[begin DATASET CONTENT]

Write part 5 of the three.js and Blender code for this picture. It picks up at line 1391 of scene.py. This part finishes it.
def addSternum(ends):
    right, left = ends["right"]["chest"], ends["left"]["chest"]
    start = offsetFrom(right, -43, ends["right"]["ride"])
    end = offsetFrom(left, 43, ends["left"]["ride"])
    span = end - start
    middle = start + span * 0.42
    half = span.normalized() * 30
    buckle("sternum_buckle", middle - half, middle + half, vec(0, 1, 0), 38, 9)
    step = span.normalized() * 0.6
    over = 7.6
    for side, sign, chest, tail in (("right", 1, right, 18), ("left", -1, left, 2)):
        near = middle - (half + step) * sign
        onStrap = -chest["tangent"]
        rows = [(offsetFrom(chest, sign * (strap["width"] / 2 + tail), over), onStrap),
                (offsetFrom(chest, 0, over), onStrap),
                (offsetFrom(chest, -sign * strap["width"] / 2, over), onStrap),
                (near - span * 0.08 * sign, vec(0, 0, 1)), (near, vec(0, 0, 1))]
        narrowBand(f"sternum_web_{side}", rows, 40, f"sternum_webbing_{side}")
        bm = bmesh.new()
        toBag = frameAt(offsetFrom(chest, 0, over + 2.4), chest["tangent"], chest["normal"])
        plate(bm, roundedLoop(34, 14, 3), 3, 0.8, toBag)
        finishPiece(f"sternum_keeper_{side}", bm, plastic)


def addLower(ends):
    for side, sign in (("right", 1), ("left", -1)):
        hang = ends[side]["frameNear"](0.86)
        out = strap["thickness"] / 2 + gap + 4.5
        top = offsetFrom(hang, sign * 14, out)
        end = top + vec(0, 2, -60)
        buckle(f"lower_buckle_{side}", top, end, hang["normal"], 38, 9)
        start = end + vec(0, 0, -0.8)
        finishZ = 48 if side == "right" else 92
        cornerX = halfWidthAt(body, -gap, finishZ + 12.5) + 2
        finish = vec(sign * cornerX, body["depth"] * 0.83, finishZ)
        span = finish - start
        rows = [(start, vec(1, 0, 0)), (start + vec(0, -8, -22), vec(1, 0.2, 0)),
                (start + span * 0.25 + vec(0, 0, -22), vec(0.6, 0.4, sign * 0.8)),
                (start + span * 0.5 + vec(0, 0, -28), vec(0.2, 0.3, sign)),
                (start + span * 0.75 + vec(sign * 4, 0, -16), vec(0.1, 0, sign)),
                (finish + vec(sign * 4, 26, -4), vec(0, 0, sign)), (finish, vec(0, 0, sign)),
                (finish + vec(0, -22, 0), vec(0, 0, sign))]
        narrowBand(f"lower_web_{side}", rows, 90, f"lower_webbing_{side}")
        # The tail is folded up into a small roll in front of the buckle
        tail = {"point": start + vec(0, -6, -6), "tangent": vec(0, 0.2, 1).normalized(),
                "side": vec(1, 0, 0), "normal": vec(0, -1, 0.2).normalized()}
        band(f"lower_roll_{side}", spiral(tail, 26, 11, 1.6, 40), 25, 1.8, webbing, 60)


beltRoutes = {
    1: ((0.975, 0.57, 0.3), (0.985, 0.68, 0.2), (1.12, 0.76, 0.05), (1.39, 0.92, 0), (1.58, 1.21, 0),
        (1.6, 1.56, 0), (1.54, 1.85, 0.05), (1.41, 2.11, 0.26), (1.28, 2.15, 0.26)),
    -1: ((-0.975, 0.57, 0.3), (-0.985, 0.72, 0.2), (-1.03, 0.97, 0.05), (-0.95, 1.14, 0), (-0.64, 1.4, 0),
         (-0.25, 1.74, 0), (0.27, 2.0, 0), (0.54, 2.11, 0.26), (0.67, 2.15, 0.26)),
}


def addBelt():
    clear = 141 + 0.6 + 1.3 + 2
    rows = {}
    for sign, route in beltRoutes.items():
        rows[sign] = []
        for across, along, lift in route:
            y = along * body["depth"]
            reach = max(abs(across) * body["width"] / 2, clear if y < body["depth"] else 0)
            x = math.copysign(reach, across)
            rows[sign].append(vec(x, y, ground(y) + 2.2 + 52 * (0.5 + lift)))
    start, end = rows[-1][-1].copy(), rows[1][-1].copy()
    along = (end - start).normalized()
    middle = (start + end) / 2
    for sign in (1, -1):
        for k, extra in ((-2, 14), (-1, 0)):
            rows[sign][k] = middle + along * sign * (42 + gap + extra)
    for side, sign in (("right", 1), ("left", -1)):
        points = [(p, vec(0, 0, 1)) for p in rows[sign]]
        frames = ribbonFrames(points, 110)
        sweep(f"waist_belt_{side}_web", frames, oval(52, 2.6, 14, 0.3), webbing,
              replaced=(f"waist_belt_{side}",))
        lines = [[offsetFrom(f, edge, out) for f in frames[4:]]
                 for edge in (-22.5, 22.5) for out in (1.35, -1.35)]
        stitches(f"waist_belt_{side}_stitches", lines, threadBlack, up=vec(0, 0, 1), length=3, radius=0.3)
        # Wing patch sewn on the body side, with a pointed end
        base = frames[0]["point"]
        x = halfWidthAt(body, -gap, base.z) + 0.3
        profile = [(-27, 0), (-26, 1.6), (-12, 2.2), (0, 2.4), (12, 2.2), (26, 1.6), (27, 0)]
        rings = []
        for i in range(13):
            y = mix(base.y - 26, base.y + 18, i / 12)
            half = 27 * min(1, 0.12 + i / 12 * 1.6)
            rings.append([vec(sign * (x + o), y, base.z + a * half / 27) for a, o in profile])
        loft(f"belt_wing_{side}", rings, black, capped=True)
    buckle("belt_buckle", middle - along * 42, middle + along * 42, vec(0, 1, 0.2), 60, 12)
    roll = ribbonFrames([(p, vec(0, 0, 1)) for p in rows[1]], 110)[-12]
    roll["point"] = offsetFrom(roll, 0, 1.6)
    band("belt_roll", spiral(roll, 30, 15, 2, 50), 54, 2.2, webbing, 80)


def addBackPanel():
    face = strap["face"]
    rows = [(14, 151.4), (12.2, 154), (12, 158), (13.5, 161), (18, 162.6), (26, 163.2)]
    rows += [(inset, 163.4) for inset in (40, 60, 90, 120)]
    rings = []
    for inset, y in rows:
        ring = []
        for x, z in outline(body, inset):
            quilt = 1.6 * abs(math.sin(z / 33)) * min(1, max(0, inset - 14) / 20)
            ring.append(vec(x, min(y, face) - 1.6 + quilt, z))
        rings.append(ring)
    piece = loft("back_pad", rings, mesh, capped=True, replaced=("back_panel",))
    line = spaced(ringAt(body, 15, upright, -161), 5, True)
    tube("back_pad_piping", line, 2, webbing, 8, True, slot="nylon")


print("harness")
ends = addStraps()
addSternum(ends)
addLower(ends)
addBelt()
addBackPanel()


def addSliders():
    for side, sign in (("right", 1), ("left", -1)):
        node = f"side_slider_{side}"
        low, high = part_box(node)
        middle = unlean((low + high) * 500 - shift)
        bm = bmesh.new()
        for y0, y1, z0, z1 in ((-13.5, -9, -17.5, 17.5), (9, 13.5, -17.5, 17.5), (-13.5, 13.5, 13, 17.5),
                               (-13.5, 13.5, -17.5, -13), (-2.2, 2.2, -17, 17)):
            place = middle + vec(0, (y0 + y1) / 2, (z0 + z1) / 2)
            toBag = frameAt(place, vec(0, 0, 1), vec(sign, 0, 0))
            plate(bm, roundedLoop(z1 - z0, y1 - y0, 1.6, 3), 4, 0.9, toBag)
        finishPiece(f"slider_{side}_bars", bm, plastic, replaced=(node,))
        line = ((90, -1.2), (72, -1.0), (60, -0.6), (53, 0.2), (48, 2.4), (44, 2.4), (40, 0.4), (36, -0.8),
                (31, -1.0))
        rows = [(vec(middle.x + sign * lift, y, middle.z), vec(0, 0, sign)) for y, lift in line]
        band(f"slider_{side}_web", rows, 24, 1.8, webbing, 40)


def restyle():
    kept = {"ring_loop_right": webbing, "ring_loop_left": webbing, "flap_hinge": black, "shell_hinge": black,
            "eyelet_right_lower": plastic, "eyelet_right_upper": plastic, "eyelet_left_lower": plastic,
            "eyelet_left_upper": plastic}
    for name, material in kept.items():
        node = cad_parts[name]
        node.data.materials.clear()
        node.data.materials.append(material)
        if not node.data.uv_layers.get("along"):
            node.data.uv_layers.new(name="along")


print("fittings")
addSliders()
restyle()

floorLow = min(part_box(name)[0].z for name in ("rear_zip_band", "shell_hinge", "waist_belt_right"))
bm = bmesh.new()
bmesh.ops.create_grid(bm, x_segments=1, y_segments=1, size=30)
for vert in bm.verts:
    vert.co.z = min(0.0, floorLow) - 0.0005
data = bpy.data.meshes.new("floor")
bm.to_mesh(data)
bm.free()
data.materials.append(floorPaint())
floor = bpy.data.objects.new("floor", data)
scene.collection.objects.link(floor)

[end DATASET CONTENT]

Find the line with "node = cad_parts[name]" in the listing above, then write out that line and each remaining line exactly, with no other text.

        node = cad_parts[name]
        node.data.materials.clear()
        node.data.materials.append(material)
        if not node.data.uv_layers.get("along"):
            node.data.uv_layers.new(name="along")


print("fittings")
addSliders()
restyle()

floorLow = min(part_box(name)[0].z for name in ("rear_zip_band", "shell_hinge", "waist_belt_right"))
bm = bmesh.new()
bmesh.ops.create_grid(bm, x_segments=1, y_segments=1, size=30)
for vert in bm.verts:
    vert.co.z = min(0.0, floorLow) - 0.0005
data = bpy.data.meshes.new("floor")
bm.to_mesh(data)
bm.free()
data.materials.append(floorPaint())
floor = bpy.data.objects.new("floor", data)
scene.collection.objects.link(floor)